REQUIREMENT:
Exactly the lines from the one containing "zip(*points))), Vector(map(max, zip(*points)))" through the one containing "before = set(bpy.data.objects)" must be returned; include both ends and nothing else.

EXERCISE MATERIALS:
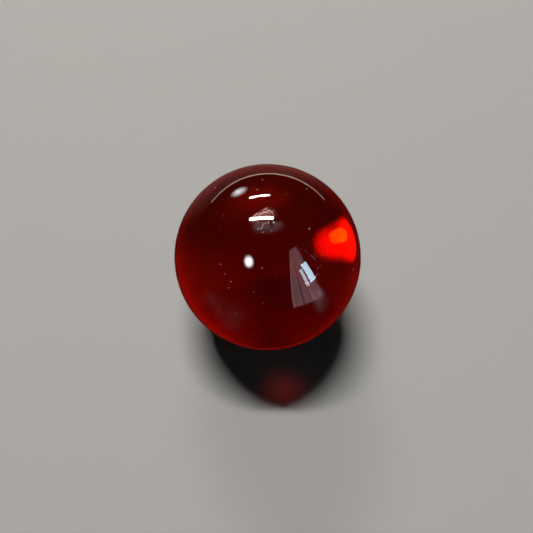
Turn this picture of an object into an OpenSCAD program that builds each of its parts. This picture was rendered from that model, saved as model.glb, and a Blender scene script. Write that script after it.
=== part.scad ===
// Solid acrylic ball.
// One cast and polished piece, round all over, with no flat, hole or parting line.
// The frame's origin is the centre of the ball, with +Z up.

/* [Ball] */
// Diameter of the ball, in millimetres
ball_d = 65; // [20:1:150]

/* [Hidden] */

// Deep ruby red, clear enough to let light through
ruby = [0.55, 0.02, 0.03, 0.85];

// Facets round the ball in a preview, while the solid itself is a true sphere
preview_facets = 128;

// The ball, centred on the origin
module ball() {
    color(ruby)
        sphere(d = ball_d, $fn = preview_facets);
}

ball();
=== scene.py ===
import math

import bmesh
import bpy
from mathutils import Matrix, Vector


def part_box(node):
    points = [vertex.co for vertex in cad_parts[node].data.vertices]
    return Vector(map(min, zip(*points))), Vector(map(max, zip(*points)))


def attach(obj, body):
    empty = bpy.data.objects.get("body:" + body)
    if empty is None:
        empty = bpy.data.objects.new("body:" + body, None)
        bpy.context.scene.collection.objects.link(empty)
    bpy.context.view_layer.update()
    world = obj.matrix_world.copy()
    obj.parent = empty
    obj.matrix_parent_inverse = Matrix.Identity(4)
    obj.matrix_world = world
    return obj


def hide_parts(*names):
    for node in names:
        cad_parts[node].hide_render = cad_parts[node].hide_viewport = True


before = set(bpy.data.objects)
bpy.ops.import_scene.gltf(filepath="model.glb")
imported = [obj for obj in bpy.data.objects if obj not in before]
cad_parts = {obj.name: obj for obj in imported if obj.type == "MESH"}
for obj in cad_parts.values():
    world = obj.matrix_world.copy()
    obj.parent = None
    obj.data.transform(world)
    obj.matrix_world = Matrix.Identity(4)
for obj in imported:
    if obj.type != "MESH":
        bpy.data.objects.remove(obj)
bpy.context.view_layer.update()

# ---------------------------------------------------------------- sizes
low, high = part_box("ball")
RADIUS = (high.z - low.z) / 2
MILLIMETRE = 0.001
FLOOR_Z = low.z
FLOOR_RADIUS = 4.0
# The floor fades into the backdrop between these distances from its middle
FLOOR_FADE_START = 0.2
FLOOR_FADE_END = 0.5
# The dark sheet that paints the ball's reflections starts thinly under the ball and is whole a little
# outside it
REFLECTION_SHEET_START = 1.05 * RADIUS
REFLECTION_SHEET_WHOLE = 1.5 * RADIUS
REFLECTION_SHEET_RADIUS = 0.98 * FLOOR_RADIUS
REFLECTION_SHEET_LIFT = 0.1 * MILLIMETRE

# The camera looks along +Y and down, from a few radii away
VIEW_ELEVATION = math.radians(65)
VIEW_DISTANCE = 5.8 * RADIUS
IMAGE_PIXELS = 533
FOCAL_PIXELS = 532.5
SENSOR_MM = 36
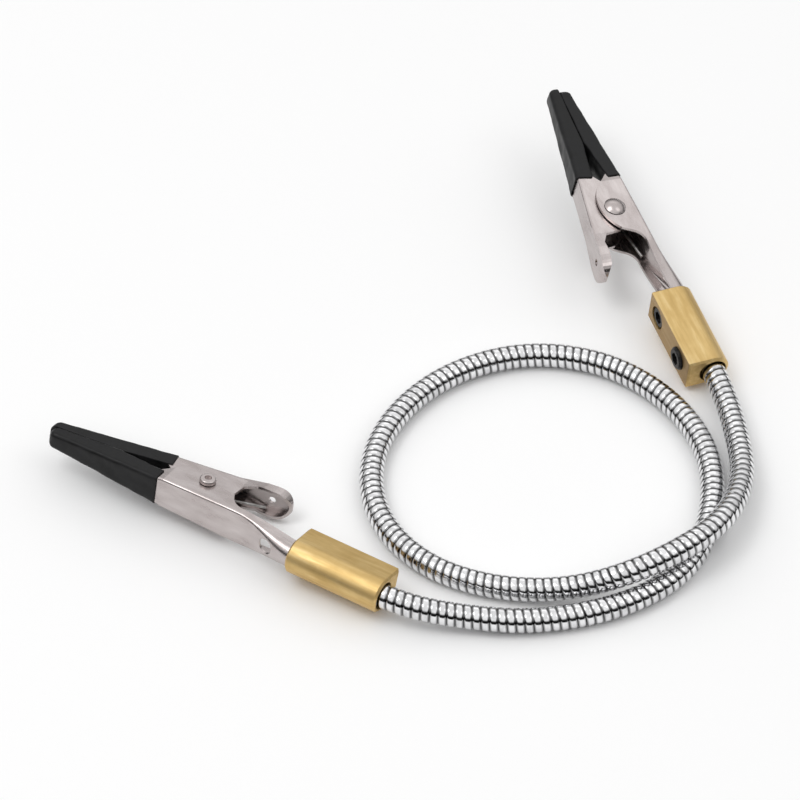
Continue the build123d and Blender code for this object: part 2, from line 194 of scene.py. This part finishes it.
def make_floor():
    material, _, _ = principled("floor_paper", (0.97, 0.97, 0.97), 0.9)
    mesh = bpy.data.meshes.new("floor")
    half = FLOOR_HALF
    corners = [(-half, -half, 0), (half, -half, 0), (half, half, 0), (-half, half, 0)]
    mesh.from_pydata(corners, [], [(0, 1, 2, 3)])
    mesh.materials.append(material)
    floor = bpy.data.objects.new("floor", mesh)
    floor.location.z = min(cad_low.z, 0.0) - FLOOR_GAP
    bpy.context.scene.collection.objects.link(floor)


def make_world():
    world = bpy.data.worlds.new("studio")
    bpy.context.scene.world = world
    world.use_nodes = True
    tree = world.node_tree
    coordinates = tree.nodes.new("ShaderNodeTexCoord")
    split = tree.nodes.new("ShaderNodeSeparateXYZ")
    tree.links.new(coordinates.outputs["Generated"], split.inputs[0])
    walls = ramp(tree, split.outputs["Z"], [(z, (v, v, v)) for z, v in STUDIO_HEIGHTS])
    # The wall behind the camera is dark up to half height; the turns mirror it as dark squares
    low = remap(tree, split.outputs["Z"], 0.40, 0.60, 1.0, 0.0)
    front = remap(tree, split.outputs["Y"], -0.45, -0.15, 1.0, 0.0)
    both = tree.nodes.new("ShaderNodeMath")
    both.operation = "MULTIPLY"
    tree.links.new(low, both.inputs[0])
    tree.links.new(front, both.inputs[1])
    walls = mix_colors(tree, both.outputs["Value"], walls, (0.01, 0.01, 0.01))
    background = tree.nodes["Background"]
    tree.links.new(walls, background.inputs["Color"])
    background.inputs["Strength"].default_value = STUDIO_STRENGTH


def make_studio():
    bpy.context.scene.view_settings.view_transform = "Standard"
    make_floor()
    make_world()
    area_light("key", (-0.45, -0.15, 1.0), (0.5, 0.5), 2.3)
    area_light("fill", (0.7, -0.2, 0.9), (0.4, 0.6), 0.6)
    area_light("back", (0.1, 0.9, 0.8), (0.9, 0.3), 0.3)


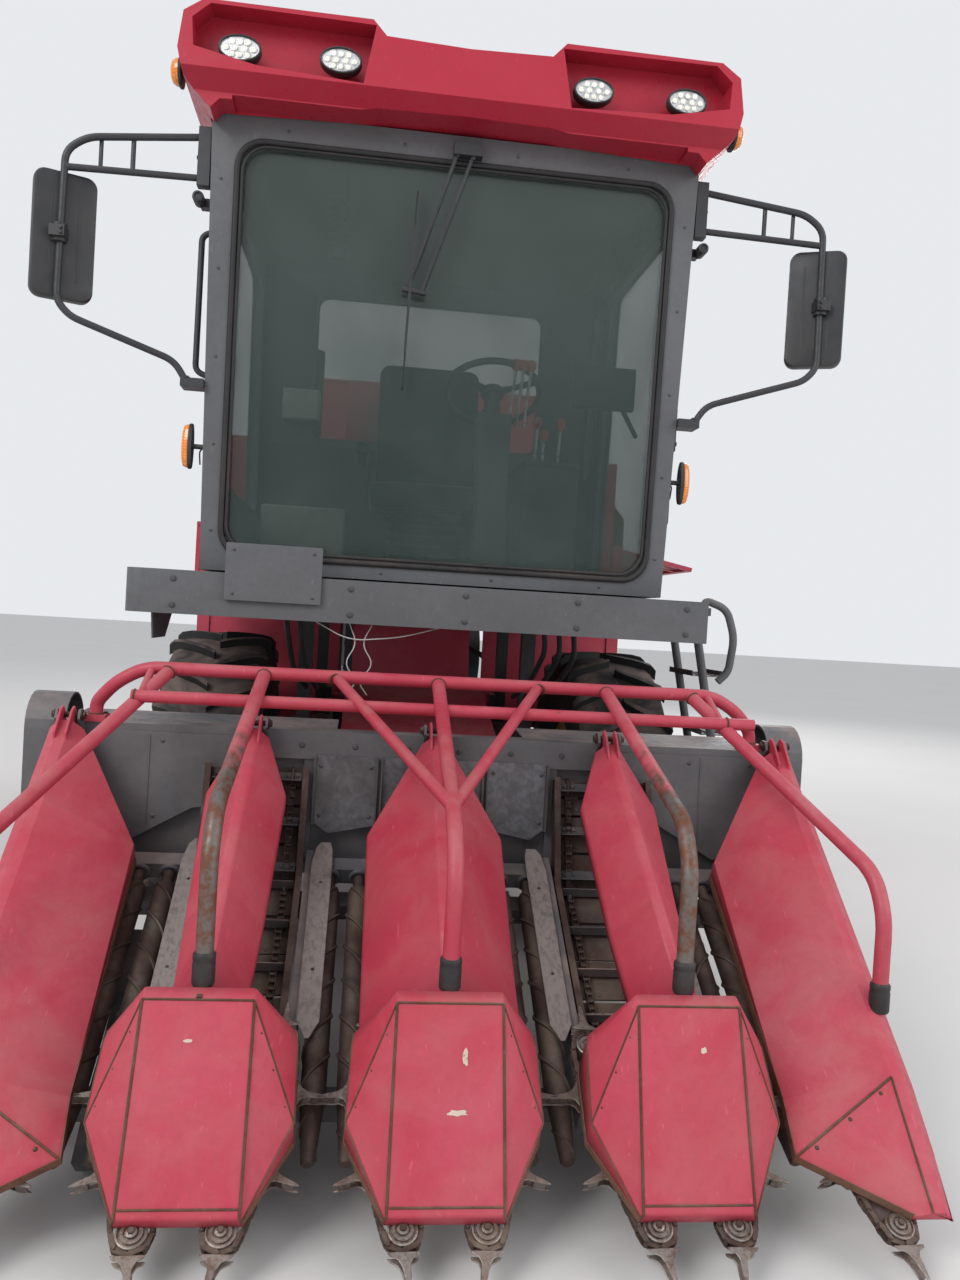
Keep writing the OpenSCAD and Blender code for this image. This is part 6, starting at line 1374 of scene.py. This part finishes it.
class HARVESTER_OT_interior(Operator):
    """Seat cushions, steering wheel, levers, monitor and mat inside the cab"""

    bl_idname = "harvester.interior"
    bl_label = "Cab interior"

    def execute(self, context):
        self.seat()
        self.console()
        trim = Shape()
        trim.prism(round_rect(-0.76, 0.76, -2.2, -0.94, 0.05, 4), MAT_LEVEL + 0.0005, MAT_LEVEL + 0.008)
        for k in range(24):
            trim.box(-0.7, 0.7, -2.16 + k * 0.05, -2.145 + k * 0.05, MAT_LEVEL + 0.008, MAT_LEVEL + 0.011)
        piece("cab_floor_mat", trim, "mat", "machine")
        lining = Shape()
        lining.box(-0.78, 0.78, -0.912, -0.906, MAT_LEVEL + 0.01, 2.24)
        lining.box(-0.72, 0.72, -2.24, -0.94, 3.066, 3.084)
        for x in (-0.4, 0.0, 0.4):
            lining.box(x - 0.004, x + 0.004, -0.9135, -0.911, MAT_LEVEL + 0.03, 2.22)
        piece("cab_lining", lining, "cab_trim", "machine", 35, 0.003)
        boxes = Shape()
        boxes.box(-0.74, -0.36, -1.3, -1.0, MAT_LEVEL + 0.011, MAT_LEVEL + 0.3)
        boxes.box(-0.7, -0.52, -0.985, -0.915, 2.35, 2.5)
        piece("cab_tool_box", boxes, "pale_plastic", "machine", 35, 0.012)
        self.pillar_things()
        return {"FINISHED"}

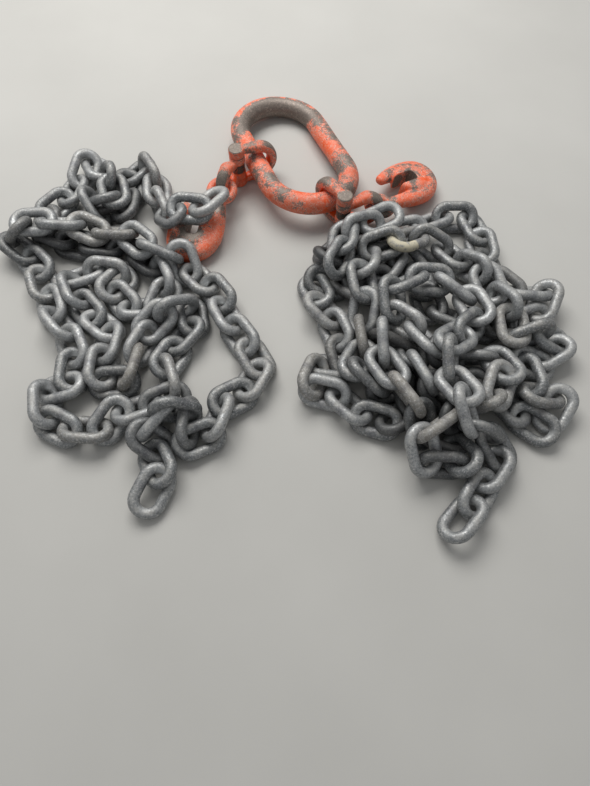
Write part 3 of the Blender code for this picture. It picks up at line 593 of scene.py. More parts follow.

SOLUTION:
    return Vector(map(min, zip(*points))), Vector(map(max, zip(*points)))


def attach(obj, body):
    empty = bpy.data.objects.get("body:" + body)
    if empty is None:
        empty = bpy.data.objects.new("body:" + body, None)
        bpy.context.scene.collection.objects.link(empty)
    bpy.context.view_layer.update()
    world = obj.matrix_world.copy()
    obj.parent = empty
    obj.matrix_parent_inverse = Matrix.Identity(4)
    obj.matrix_world = world
    return obj


def hide_parts(*names):
    for node in names:
        cad_parts[node].hide_render = cad_parts[node].hide_viewport = True


before = set(bpy.data.objects)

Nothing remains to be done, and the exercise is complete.